December 21, 2017
The automated vehicle (AV) legislation in Congress has been put in park until next year, despite being in the fast lane for the past several months. Confronted with limited floor time and a number of concerns raised during Sen. John Thune’s (R-SD) attempt to hotline the bill, AV START (S. 1885) was unable to make it to the Senate floor before the holiday recess.
At first, it appeared that the House and Senate would – relatively speaking – breeze through their AV bills, thanks to wide bipartisan support for the emerging technology.
And, to some extent, they did – but in a Senate that only seems ableto pass legislation either through unanimous consent or the cumbersome cloture process, sometimes bipartisanship can only get so far.
The House bill, H.R. 3388, the SELF DRIVE Act, zoomed through the Digital Commerce and Consumer Protection Subcommittee, the Energy & Commerce Committee, and then the House floor with unanimous support every step of the way – even overcoming some partisan tensions.

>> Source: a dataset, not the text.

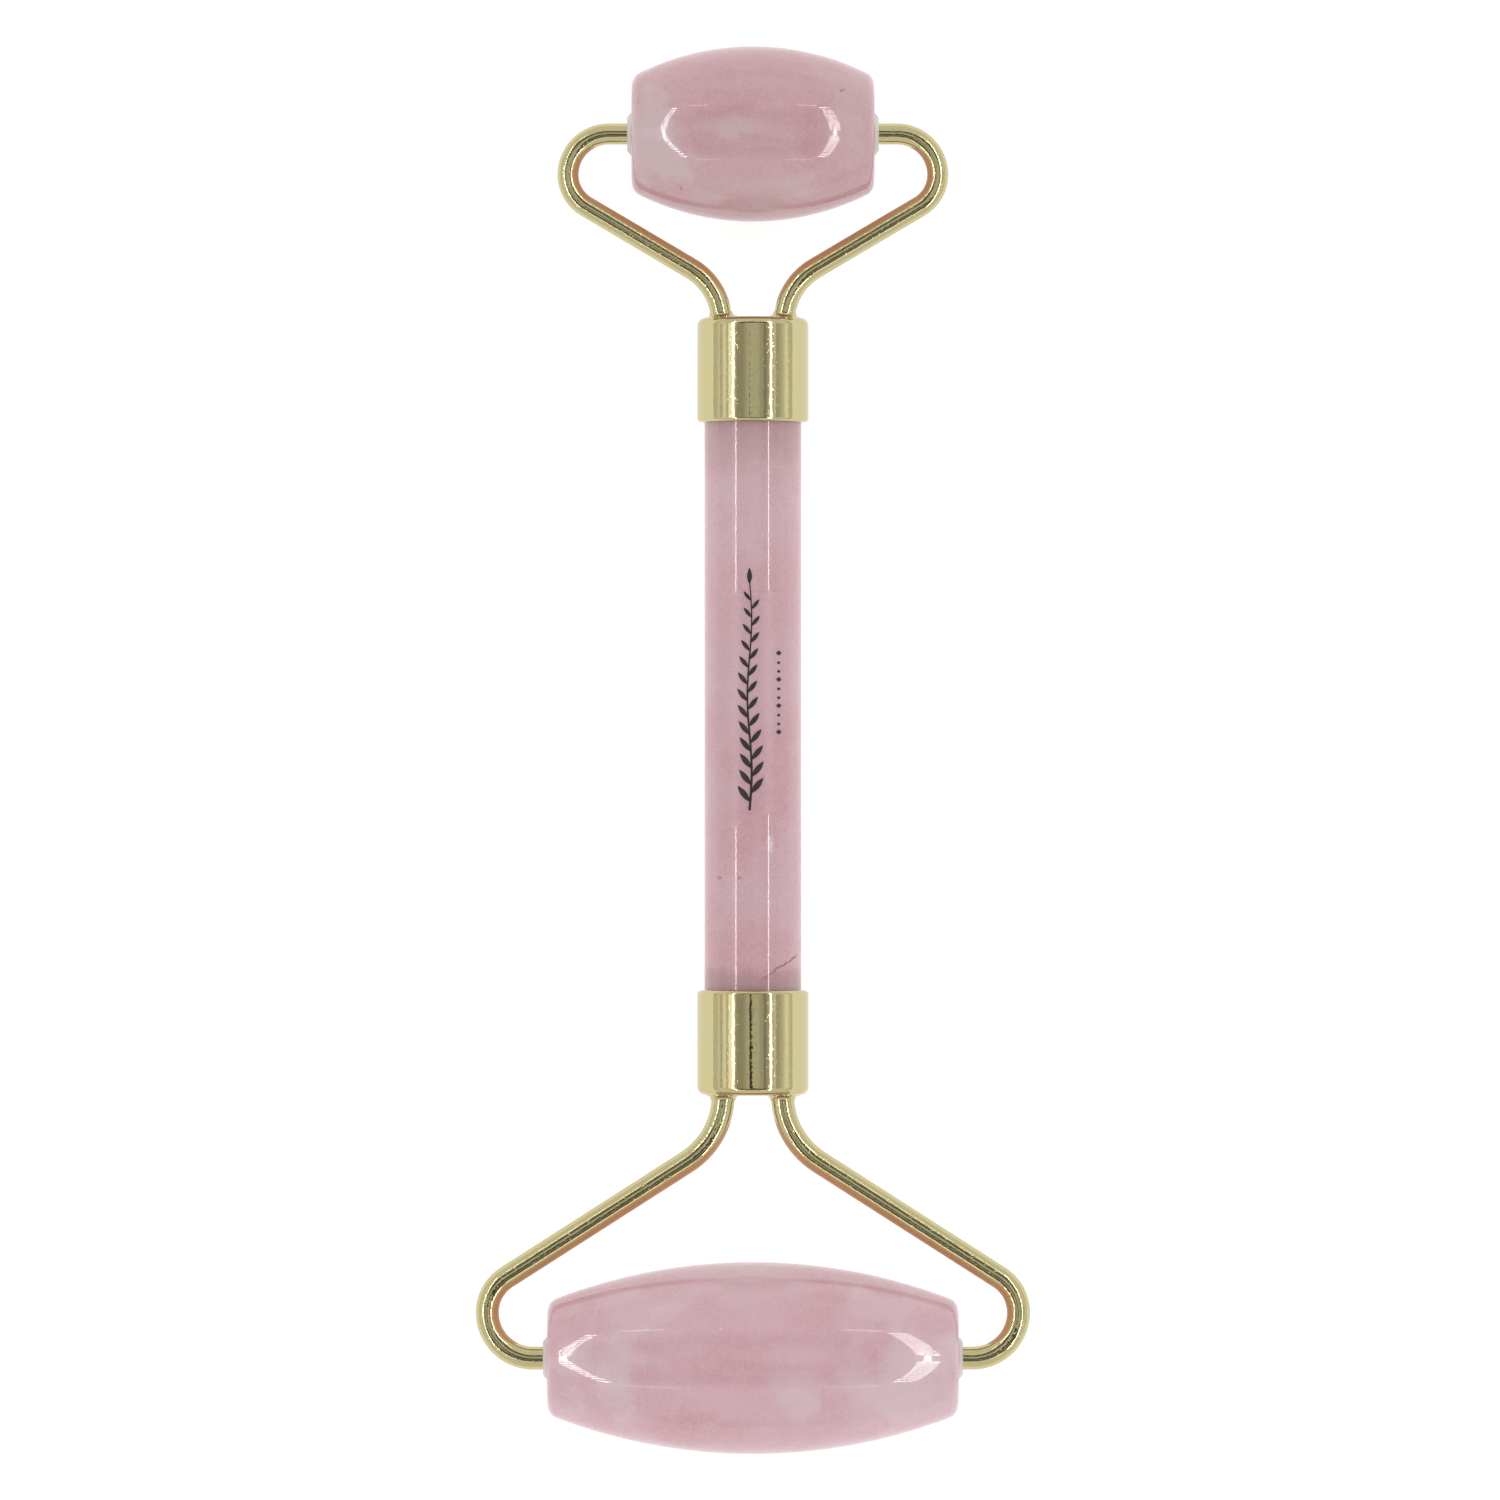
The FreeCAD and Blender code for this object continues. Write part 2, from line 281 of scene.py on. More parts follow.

On the other side of the Hill, even the world’s greatest deliberative body seemed to have some momentum behind it after the Senate Commerce, Science, and Transportation Committee passed it unanimously.
But AV START met a very different reality when Thune, who is the chair of Senate Commerce and wrote the bill with Sen. Gary Peters (D-MI), initiated the hotline process last month. One Republican and multiple Democrats placed holds – and some Democrats were especially vocal about their opposition.

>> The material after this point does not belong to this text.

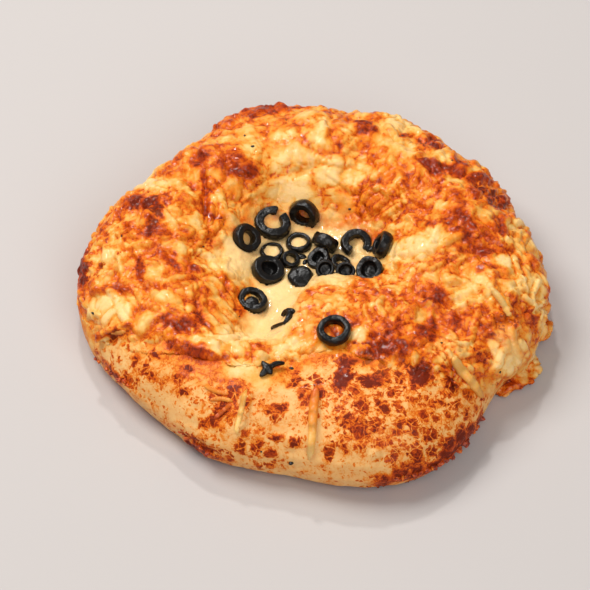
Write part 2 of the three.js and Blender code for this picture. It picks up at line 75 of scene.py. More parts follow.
# %% The camera, and a spot of the photograph on the loaf
PIXEL = 0.4 * MM  # one pixel of the photograph, in the loaf's plane
PHOTO_SIZE = 590
LOAF_PIXEL = (313.5, 318.8)  # where the middle of the loaf's base is seen
DISTANCE = 3.0
TILT = math.radians(49.5)

RIGHT = Vector((1, 0, 0))
UP = Vector((0, math.sin(TILT), math.cos(TILT)))
BACK = Vector((0, -math.cos(TILT), math.sin(TILT)))


def seen_at(px, py):
    """The place of a pixel in the plane through the loaf's middle that faces the camera."""
    return (px - LOAF_PIXEL[0]) * PIXEL * RIGHT + (LOAF_PIXEL[1] - py) * PIXEL * UP


camera = bpy.data.objects.new("camera", bpy.data.cameras.new("camera"))
bpy.context.scene.collection.objects.link(camera)
bpy.context.scene.camera = camera
camera.data.sensor_width = 36
camera.data.lens = camera.data.sensor_width * DISTANCE / (PHOTO_SIZE * PIXEL)
camera.location = seen_at(PHOTO_SIZE / 2, PHOTO_SIZE / 2) + BACK * DISTANCE
camera.rotation_mode = "QUATERNION"
camera.rotation_quaternion = BACK.to_track_quat("Z", "Y")
print("lens:", round(camera.data.lens, 1), "mm")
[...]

Sen. Dianne Feinstein (D-CA) reportedly said last week that she was “strongly opposed” to AV START. “I do not want untested autonomous vehicles on the freeways which are complicated, move fast and are loaded with huge trucks,” she told Bloomberg Government.
Sen. Markey has pushed for stronger language around auto defect investigations, cybersecurity, and consumer privacy. Among the items on his wish list prior to the markup is the inclusion of his SPY CAR Act (S. 680), which would instruct NHTSA to set restrictive cybersecurity standards – a proposal that, some experts suggest, could be counterproductive.

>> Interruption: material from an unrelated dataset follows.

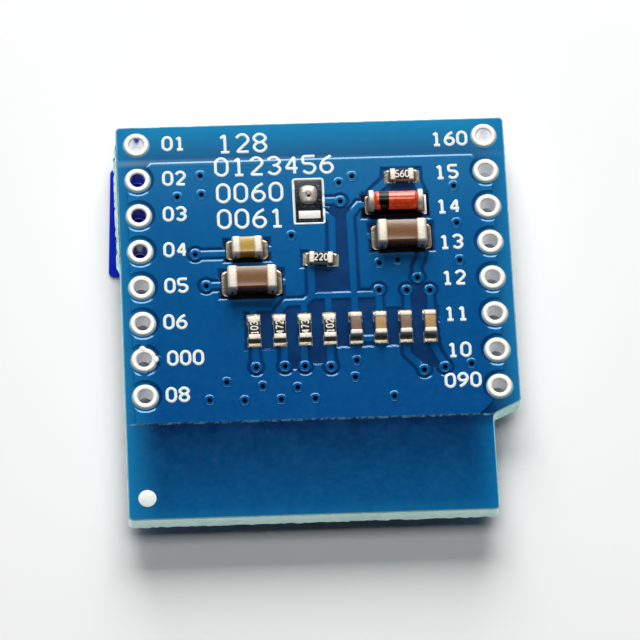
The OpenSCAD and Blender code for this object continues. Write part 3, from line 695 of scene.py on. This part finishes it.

As ETW first reported, Sen. Roger Wicker (R-MS) originally placed a hold due to his concerns that the bill could preempt the franchise laws for auto dealerships (which are set at the state level). However, sources indicate that Wicker’s concerns have been addressed and that he seems to have rescinded his hold.
(Ed. note: See this recent article for a longer explanation of auto dealers’ concerns.)
But competition for floor time has been fierce thanks to the Republican tax reform initiative, a seemingly constant fire drill to keep the federal government funded, and a $81.2 billion disaster relief bill – all of which took precedent over considering a bill about robot cars on the floor.
And throwing AV START on any of those end-of-year Christmas trees could threaten the increasingly fragile bipartisan support for AV legislation– something that has been a point of pride in both chambers.
So, in the meantime, Senate and House staff are getting a head start with informal “preconference” hearings to begin discussing their respective bills and hammering out early agreements. But even this could be futile if AV START is amended on its way out of the Senate.
Which is all to say that, despite being perhaps the most bipartisan and at times fastest-moving pieces of legislation this year, AV START and SELF DRIVE are parked until at least the first quarter of 2018.